Studio album by Rubén Blades and Roberto Delgado & Orquesta
- Released: 29 April 2017
- Recorded: January–April 2017 at the PTY Studios Panamá (Panama City)
- Genre: Salsa;
- Length: 50:30
- Language: Spanish;
- Label: Rubén Blades Productions
- Producer: Roberto Delgado

Rubén Blades and Roberto Delgado & Orquesta chronology
| Son de Panamá (2015) | Salsa Big Band (2017) | Medoro Madera (2018) |

= Salsa Big Band =

Salsa Big Band is the fourth studio album by Rubén Blades and Roberto Delgado & Orquesta, released on 29 April 2017 by Rubén Blades Productions. After the release of Son de Panamá in 2015, also recorded with Delgado & Orquesta, Blades decided to record another album with them, on which included eleven songs. He had previously recorded nine on the songs, and two were covers of songs written by Luis Demetrio and Rene Touzet. Delgado was the producer for the álbum. Blades' principal inspiration for the album was his admiration for the work of Puerto Ricans performers such as Tito Puente, Tito Rodríguez and Willie Rosario, and the big band sounds of the 1950s.

Salsa Big Band received favorable reviews from music critics, with critics praising Blades' vision and willingness "to try new sounds"; one said that Blades was "still at the top of the salsa world". At the 18th Annual Latin Grammy Awards, the album won for Album of the Year and Best Salsa Album; and at the 60th Annual Grammy Awards the record won for Best Tropical Latin Album.

==Background==
Panamanian singer Rubén Blades recorded Son de Panamá with Roberto Delgado & Orquesta in 2015; it earned the Latin Grammy Award for Best Salsa Album and the Grammy Award for Best Tropical Latin Album.

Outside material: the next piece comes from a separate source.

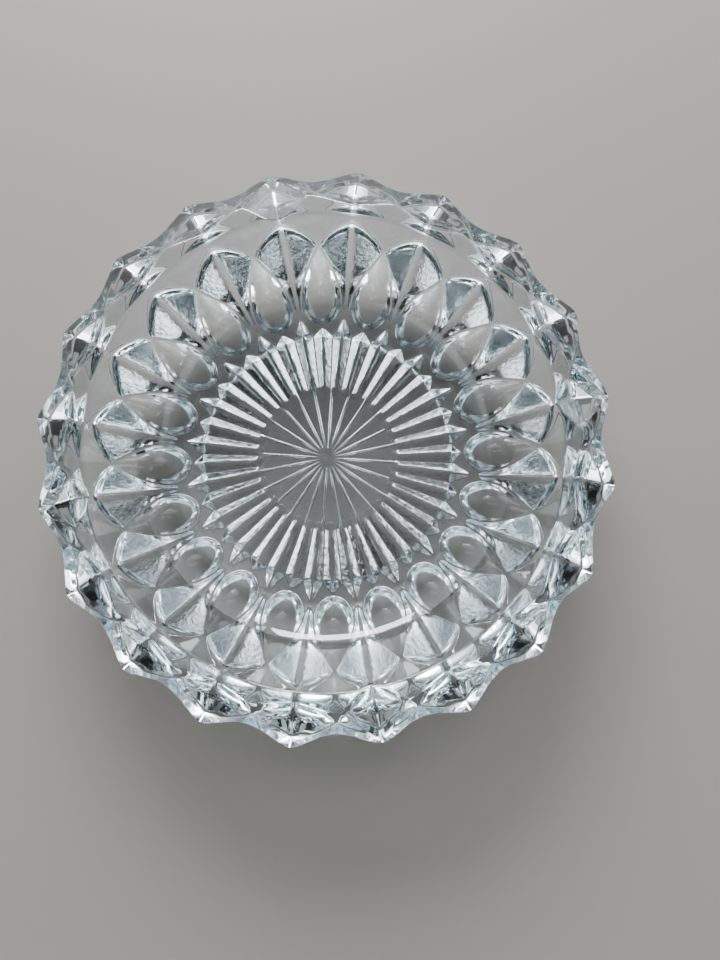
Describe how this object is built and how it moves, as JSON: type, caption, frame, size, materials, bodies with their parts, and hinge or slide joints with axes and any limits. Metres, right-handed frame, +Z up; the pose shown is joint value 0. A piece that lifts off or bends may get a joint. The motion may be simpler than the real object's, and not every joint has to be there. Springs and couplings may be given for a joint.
{
  "type": "pressed glass dish",
  "caption": "Clear one-piece pressed-glass dish or ashtray with a pointed crown rim, leaf-cut wall, notched rests and a starburst base.",
  "frame": {"origin": "centre of the foot ring, on the surface the dish stands on", "axes": "+Z up through the middle of the bowl; +X through the middle of one deep rim notch, +Y through the next"},
  "size_m": [0.1936, 0.1936, 0.038],
  "materials": {
    "glass": "gloss"
  },
  "bodies": {
    "root": {"glass_dish": "glass"}
  },
  "joints": []
}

Salsa Big Band is the second album recorded by Blades with Delgado & Orquesta. It is mainly inspired by the musical work of Puerto Rican performers Tito Puente, Tito Rodríguez and Willie Rosario. According to Blades, "I decided to include more instruments to the arrangements, since I want to recover the Big band sound from the 1950s, with Stan Kenton, Machito and Mario Bauzá".

==Repertoire and recording==
Salsa Big Band includes eleven tracks, nine written by Blades and two by other composers: "Apóyate en Mi Alma" by Luis Demetrio, and "No Te Importe Saber" by René Touzet. "Arayué" was written by Blades but first released by Ray Barretto in 1989, while "El Pescador" was recorded in 1970 by Blades with the Pete Rodríguez band. "Nadie Sabe", includes biographical lyrics by Blades, and was first recorded by Roberto Roena and the Apollo Sound in 1977. "La Marea" was recorded by Blades in 1988 and included on his album Antecedentes, while "Claro Oscuro" is taken from Agua de Luna (1987) and "Lo Pasado No Perdona" from El Que La Hace La Paga (1983). "Contra La Corriente" was previously recorded by Blades and Willie Colón for their album Tras la Tormenta (1995).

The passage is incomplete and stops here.